"And then straightaway
he put on his hat, brandished his sword,
sand with a sidelong glance, stole off."
My professional cycle has been closed. Today is my last day. I am retiring.
I’ll continue writing on the blog and participating in the proposed initiatives to spread knowledge about neurons and body perception.
I leave the corporate world (Osakidetza) after several years of preaching in the desert of my hospital with the most absolute disdain of what I could contribute with my proposals.
The brain, neurons, have something of a taboo for professionals and, to a lesser extent, for the sufferers.
The disdain to what is ignored is striking and unbearable. Few let the auto-complacent calmness of the politically correct doctrines and agreed protocols get disturbed. Migraine, it’s argued, is a genetic brain disease. Period. They only hope to identify the responsible genes to provide the specific antidote for each individual, upon presentation of the genomical card. Everything that isn’t a molecular contribution is pure quackery. A waste of time.
Knowledge about neural processes should have imposed a radical change in concepts and proposals for neurologists. There are no signs of that happening. Basic issues such as perception, emotion, cognition, mobility, placebo, empathy, mirror neurons, efferent copy, reward system, decision making, error detection, nociception, information processing, Bayesian logic... are exotic matter for those who feel comfortably installed (with the timely support of Farmaindustria) in the universe of new drugs.
The texts are still contaminated by a symptomatic lexicon. They keep talking about pain receptors, pain signals, pathways of pain, pain centers. They still maintain that the brain does not hurt if you puncture it and, as the only painful intracranial structures are in the meninges and their large vessels, that’s where you have to find the source of pain, in the "trigemino-vascular axis." The reality is that the painful brain area was never actually punctured, for the simple reason that it is hidden deep in the "sylvian valley", in the lobe of the insula. If you puncture it when the guy is awake, he confirms it hurts. The brain does hurt ... if the sensitive points are found.
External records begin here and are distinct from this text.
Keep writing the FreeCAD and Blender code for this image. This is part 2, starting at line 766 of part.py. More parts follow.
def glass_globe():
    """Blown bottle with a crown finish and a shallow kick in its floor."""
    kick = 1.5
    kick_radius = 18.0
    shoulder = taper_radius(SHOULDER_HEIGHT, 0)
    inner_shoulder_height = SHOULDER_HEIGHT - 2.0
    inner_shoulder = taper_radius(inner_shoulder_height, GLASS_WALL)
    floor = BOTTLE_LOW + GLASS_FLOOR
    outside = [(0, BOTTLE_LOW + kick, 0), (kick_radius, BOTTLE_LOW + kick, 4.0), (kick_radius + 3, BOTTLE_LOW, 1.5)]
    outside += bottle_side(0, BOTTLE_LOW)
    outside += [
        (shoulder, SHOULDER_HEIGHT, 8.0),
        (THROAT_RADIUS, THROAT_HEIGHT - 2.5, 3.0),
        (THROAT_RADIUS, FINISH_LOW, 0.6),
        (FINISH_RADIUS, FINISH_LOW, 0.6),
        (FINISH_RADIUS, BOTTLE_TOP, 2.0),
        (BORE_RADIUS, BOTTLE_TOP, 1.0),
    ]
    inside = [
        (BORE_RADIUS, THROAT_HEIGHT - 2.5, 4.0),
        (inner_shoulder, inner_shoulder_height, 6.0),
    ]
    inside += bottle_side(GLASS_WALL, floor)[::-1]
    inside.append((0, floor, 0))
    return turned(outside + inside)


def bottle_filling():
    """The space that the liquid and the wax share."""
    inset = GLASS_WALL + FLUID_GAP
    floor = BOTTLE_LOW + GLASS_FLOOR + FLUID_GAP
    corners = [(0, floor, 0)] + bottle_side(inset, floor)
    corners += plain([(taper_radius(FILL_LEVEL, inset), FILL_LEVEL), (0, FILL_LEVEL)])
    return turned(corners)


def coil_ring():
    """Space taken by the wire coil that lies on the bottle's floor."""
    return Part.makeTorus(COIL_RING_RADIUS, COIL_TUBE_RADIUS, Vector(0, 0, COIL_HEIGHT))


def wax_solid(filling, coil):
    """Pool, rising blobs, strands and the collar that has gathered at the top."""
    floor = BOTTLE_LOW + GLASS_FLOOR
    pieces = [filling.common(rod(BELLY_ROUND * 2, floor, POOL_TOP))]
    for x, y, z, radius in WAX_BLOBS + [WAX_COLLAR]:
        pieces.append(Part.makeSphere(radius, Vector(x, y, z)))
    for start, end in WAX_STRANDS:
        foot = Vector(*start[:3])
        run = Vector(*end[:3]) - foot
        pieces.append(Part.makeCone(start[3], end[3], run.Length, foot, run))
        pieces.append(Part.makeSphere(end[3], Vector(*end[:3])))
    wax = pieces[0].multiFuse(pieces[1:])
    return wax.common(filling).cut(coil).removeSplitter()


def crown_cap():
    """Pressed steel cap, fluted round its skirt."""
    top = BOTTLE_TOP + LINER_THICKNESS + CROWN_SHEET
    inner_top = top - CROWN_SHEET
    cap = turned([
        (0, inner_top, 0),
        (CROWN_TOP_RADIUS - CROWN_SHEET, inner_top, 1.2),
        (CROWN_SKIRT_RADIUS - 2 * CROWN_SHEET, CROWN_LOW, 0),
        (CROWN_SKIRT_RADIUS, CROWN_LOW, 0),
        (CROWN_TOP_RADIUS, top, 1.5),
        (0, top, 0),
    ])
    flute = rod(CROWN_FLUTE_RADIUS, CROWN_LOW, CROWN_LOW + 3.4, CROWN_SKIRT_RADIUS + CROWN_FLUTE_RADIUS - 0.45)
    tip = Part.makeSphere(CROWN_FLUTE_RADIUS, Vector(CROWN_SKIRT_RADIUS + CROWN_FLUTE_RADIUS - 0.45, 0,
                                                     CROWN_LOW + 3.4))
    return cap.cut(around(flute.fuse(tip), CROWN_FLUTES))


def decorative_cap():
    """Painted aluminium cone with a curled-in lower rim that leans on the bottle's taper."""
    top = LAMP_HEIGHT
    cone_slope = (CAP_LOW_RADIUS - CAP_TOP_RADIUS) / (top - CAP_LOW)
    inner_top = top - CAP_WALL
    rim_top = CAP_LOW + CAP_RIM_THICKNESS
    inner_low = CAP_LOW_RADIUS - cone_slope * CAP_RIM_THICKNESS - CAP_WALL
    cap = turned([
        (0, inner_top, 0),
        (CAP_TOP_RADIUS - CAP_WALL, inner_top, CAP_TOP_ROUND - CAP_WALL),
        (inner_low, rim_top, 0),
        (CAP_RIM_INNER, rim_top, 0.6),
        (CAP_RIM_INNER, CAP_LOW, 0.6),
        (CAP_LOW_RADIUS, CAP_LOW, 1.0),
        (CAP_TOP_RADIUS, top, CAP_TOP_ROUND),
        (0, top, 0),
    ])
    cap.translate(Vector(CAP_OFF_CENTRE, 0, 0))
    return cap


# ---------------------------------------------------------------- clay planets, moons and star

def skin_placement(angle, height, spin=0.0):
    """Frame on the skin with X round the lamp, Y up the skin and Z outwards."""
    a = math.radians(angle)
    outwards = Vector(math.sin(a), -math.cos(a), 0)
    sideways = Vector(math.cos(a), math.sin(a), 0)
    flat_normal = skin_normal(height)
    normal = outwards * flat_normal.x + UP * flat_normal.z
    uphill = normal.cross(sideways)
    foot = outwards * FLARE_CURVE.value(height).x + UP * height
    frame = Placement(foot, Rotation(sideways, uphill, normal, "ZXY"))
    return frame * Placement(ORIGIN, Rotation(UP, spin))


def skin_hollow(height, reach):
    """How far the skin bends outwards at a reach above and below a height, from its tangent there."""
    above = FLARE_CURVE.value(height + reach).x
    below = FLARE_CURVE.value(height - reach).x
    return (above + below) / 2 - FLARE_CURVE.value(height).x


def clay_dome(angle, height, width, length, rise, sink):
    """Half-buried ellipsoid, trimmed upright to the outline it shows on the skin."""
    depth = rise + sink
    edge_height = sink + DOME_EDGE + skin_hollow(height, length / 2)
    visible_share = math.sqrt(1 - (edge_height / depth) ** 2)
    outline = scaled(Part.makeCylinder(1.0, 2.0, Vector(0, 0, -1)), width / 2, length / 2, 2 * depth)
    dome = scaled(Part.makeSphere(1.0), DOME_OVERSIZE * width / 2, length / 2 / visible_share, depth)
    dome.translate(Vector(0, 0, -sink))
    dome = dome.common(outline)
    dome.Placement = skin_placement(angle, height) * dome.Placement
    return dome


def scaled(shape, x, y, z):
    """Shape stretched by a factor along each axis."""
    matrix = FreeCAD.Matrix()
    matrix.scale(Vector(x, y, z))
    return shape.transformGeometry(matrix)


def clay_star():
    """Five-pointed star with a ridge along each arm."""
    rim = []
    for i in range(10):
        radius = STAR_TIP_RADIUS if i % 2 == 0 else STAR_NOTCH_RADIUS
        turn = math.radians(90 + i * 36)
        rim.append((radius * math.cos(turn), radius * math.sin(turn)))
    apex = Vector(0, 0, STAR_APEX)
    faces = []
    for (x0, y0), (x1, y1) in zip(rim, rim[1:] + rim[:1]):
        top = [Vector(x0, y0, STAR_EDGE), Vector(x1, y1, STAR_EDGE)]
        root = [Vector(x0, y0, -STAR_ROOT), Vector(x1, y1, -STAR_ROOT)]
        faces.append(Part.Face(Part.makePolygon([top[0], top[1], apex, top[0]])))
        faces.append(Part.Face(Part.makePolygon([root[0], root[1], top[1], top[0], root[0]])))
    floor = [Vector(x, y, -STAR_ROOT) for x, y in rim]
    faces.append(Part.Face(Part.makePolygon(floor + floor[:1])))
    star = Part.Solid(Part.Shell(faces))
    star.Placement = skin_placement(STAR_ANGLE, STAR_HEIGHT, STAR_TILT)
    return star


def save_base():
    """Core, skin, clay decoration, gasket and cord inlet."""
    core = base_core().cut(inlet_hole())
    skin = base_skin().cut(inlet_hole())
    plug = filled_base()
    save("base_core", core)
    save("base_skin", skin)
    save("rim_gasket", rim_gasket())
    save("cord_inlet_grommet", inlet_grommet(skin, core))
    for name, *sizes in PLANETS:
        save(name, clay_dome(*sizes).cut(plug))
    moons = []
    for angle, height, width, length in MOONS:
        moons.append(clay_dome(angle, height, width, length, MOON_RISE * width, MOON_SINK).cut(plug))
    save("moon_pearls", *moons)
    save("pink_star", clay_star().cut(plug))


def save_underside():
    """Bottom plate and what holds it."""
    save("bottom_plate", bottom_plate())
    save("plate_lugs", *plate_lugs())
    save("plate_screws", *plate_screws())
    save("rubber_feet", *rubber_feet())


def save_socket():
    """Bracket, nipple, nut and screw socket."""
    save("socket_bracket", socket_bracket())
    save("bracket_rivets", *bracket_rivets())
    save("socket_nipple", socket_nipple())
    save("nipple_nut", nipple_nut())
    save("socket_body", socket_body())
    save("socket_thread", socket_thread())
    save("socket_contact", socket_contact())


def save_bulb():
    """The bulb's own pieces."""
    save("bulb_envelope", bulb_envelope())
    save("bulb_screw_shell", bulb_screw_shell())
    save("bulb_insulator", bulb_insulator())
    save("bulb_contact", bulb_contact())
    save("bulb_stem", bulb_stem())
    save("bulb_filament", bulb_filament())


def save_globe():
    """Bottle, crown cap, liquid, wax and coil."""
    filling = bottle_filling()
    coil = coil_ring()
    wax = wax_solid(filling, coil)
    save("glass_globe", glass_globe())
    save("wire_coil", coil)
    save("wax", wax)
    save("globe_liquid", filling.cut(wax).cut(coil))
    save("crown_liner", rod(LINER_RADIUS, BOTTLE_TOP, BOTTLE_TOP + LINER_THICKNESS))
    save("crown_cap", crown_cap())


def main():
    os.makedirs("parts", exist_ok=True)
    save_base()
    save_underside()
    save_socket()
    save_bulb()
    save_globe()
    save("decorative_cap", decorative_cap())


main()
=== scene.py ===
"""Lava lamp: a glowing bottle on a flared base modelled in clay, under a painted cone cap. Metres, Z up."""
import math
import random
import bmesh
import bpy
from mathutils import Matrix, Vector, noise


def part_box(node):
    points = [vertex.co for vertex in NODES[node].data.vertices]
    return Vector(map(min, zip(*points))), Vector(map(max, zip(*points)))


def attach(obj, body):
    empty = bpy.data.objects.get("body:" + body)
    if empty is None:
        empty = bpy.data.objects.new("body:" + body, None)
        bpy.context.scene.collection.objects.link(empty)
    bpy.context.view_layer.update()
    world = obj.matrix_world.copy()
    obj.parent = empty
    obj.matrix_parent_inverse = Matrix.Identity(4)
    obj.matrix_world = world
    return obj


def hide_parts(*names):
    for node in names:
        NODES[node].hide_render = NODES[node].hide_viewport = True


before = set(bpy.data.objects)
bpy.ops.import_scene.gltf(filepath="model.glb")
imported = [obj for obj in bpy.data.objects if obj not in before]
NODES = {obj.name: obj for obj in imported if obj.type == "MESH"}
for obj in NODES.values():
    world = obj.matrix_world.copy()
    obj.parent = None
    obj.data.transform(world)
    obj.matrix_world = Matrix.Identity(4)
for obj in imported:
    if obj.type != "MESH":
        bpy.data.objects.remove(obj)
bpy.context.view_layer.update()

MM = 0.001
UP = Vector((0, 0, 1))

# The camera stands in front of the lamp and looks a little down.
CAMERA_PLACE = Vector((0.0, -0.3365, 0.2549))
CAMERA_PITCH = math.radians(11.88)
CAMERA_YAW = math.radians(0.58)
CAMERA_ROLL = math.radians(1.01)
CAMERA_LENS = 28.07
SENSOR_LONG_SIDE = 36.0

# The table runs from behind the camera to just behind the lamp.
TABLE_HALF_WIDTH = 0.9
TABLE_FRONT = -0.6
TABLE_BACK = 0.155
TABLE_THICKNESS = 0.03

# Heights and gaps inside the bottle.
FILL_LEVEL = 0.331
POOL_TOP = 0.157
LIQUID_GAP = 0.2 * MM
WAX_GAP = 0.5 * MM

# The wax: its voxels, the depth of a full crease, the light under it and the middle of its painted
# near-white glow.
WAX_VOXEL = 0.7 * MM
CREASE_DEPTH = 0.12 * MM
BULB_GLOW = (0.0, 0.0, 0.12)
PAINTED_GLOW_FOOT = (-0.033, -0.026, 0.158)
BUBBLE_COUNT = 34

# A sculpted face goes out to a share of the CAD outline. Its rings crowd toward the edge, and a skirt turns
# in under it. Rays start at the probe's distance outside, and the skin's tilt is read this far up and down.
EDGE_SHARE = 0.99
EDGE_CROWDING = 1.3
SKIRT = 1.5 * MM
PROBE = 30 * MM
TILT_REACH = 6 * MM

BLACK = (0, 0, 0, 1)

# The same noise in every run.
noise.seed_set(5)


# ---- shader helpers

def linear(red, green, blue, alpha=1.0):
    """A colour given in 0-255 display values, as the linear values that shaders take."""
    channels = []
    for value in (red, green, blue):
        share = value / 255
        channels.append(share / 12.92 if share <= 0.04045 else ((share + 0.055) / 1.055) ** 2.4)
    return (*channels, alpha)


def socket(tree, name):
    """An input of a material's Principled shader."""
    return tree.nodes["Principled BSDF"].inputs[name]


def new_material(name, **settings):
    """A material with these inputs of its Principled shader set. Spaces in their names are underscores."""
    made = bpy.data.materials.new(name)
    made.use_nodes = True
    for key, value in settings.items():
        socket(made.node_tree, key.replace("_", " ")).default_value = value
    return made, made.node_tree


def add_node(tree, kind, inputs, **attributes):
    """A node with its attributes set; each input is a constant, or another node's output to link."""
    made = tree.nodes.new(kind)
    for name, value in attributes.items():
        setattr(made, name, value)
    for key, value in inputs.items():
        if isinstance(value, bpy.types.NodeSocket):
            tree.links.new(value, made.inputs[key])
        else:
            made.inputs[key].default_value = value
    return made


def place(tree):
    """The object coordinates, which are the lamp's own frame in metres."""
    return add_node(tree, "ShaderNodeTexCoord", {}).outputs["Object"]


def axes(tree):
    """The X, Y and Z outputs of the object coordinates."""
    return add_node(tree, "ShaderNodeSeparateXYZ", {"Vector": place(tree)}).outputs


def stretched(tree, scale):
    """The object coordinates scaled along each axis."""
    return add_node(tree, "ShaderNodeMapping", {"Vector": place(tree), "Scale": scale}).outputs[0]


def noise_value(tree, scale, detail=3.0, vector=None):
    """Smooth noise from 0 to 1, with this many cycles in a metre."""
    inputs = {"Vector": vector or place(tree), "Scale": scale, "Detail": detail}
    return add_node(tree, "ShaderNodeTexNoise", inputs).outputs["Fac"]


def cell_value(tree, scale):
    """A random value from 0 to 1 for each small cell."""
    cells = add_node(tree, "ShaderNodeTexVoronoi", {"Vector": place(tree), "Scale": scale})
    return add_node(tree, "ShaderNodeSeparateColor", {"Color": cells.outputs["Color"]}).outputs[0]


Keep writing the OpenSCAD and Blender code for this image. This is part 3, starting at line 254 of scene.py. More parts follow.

Pain is about anti-inflammatories, triptans, antidepressants and anticonvulsants, electromagnetic stimulations, electrodes, botulinum toxins, detachments of tight muscles ... and information, a lot of information. We must make the citizen and the professional be aware of it. Workshops, conferences, campaigns, international days for pain ... but no word is said about the risk of information.
"I swear to God, I'm astonished by this grandeur..."
Last week I was invited to a High School to speak about neurons and pain. Everything was new for the students. Their minds were as open for Neuroscience as for homeopathy or acupuncture. Their brains were already colonized by the alarmist culture of the “pain because of everything” and the “cure for everything”. I tried to warn them about indoctrination, acculturation, imitation of what is offered as sacred without further argument than the identity of belonging. Science against market and culture. Freedom from the critic, explorer, rigorous knowledge.
The brain is very interesting and sells audience in the media but we must move the media away from our bodies. It's a mental thing, not a body thing. Health is not a game. No speeches. Solutions, solutions ...
"And then straightaway
he put on his hat, brandished his sword,
sand with a sidelong glance, stole off."